The United States Commodity Futures Trading Commission (CFTC) recently granted Bitnomial, a digital asset derivative exchange, a clearinghouse license, marking a significant milestone in the cryptocurrency industry.
Bitnomial, which already held derivatives exchange and brokerage licenses, now operates as a regulated and vertically integrated market structure. While this move has sparked a debate about vertical integration and its potential risks, the CFTC’s decision signals a new era of oversight in the crypto space.
Bitnomial’s approval and vertical integration concerns
Bitnomial submitted its application for a clearinghouse license to the CFTC in April 2022. After several delays, the commission approved the application with a four-to-one vote on December 13th, 2023.

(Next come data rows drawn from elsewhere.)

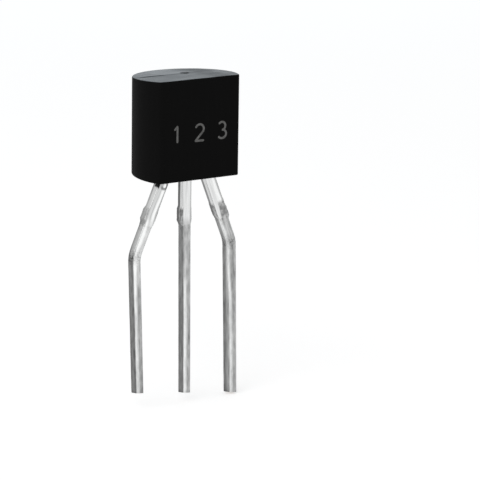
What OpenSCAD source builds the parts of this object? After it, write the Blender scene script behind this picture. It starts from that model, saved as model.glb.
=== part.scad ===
// Plastic-cased three-lead transistor, D-shaped case with leads in one row.
// Millimetres. +Z is up and the leads point down. The flat of the case faces -Y.
// The origin is on the middle lead's centre line, where it leaves the underside.

/* [Case] */
// Width of the case, which is the diameter of its round back
case_w = 4.8; // [4.2:0.05:5.8]
// Height of the case along its flat
case_h = 4.58; // [3.82:0.02:5.6]
// Distance from the middle of the leads to the flat
flat_y = 1.18; // [1:0.02:1.5]
// Mould taper of the top and of the underside, from the flat to the back, in degrees
case_taper = 2.4; // [0:0.2:4]
// Radius of the two upright corners beside the flat
corner_r = 0.15; // [0.05:0.05:0.4]
// Distance behind the leads of the line on the top where two mould parts meet
step_y = 0.7; // [0.4:0.05:1.2]
// How far the top behind that line stands above the top in front of it
step_h = 0.02; // [0.005:0.005:0.05]

/* [Gate mark] */
// Diameter of the shallow mark on the top where the mould filled
gate_d = 0.4; // [0.3:0.05:1]
// Depth of the gate mark below the top in front of the line
gate_depth = 0.03; // [0.01:0.01:0.1]
// Distance of the gate mark to the right of the middle lead
gate_x = 0.4; // [0:0.05:1]
// Distance of the gate mark behind the leads
gate_y = 0.7; // [0.5:0.05:1.2]

/* [Lead frame] */
// Thickness of the sheet that the leads are stamped from
lead_t = 0.4; // [0.35:0.01:0.5]
// Width of a lead below the cut tie bar
lead_w = 0.4; // [0.36:0.01:0.5]
// Width of a lead from the tie bar up into the case
root_w = 0.46; // [0.4:0.01:0.56]
// Distance between neighbouring leads where they leave the case
exit_pitch = 1.19; // [1:0.01:1.5]
// Length of the middle lead below the case
lead_len = 10.2; // [6:0.1:15]
// Slant of the cut that trimmed the three leads, falling from left to right, in degrees
trim_slant = 7.8; // [0:0.2:10]
// Tilt of that cut, falling from front to back, in degrees
trim_tilt = 9; // [0:0.5:12]

/* [Lead forming] */
// Depth below the case at which the outer leads start to spread
spread_z = 0.15; // [0.1:0.05:0.5]
// Radius of the bend where the outer leads start to spread
spread_r = 0.5; // [0.3:0.1:0.7]
// Radius of the bend at each knee, where the outer leads turn down again
knee_r = 1.2; // [0.6:0.1:1.6]
// Distance of the emitter lead's knee from the middle lead
emitter_knee_x = 2.66; // [2.2:0.01:3.2]
// Depth of the emitter lead's knee below the case
emitter_knee_z = 3.47; // [3:0.01:4.2]
// Lean of the emitter lead below its knee, inward, in degrees
emitter_lean = 1.9; // [-3:0.1:3]
// Distance of the collector lead's knee from the middle lead
collector_knee_x = 2.44; // [2.2:0.01:3.2]
// Depth of the collector lead's knee below the case
collector_knee_z = 3.32; // [3:0.01:4.2]
// Lean of the collector lead below its knee, inward, in degrees
collector_lean = -1.3; // [-3:0.1:3]
// Lean of the base lead below the tie bar, towards the collector lead, in degrees
base_lean = 0.55; // [0:0.05:1.5]

/* [Tie bar stubs] */
// Distance along each lead from the case to the tie bar that was cut away
tie_start = 1.52; // [1:0.01:1.8]
// Height of the tie bar
tie_h = 0.65; // [0.4:0.05:0.8]
// How far the cut stubs stand out on the outer side of a lead
stub_outer = 0.06; // [0.02:0.01:0.12]
// How far the cut stubs stand out on the inner side of a lead
stub_inner = 0.02; // [0.01:0.01:0.06]

/* [Inside the case] */
// How far the emitter's bond post and the die flag stand past the far edge of their leads
post_lip = 0.08; // [0.05:0.01:0.15]
// Height of the base lead's bond post above the underside, at its lower edge
base_post_z = 0.95; // [0.7:0.05:1]
// Width of the base lead's bond post
base_post_w = 0.84; // [0.7:0.02:1]
// Height of the base lead's bond post, from its lower to its upper edge
base_post_h = 0.6; // [0.4:0.05:0.7]
// Height of the emitter lead's bond post above the underside, at its lower edge
emitter_post_z = 2.2; // [1.6:0.05:2.4]
// Width of the emitter lead's bond post
emitter_post_w = 0.84; // [0.7:0.02:0.9]
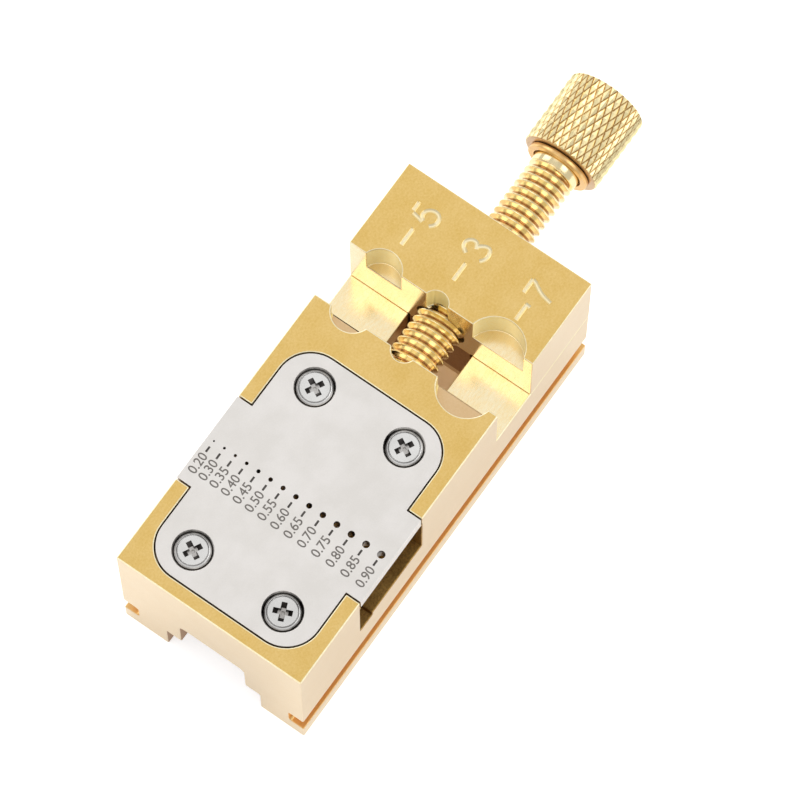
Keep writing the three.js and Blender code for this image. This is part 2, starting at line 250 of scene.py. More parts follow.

This decision solidified Bitnomial’s position as a vertically integrated market structure, a concept that has been controversial within the unregulated crypto industry.
Vertical integration refers to a company controlling various stages of a supply chain or market process. In digital assets, it involve firms like Bitnomial participating in multiple aspects of the cryptocurrency market, from trading and clearing to brokering. Critics argue that such integration can amplify market risks and conflicts of interest.
CFTC Chair Rostin Behnam addressed these concerns in his statement on Bitnomial’s registration, noting that vertically integrated derivatives clearing organizations (DCOs) are not unique and that Bitnomial utilizes a traditional intermediated clearing model involving multiple clearing members.
Behnam also emphasized that the CFTC’s current regulations do not mandate addressing affiliate conflicts, leaving some members of the commission skeptical about the decision.
Dissenting opinions and calls for regulation
Commission member Christie Goldsmith Romero voiced her dissent, describing Bitnomial’s registration as a precedent that required a thorough analysis of the risks associated with vertically integrated market structures, particularly in the digital asset sector.
She highlighted the potential risk amplification due to unique features of digital asset markets and urged the commission to learn from past considerations, citing FTX’s application as an example.
Former FTX CEO Sam Bankman-Fried had been a strong advocate for vertical integration in the derivatives market. FTX US previously sought to clear margined products without a licensed broker.
While Goldsmith Romero was the sole dissenter in granting Bitnomial a DCO license, her concerns resonated with other members of the CFTC.
On December 18th, the CFTC Divisions of Clearing and Risk, Market Oversight, and Market Participants issued a staff advisory concerning affiliations between designated contract markets, DCOs, swap execution facilities, and intermediaries like futures commission merchants (FCMs).
The advisory served as a reminder of compliance obligations for market participants. Commissioner Kristin Johnson took a step further, calling for a rulemaking on vertical integration to establish a comprehensive approach to conflicts of interest arising from this practice.
She supported Bitnomial’s application but emphasized the need for robust regulations in this evolving landscape.
Bitnomial’s CEO emphasizes license importance
Bitnomial’s founder and CEO, Luke Hoersten, underscored the significance of obtaining the clearinghouse license. He stated that the company had been diligently preparing for this milestone by making incremental improvements to its platform and operations.
With the licensing process complete, Bitnomial intends to expand its product offerings and customer base.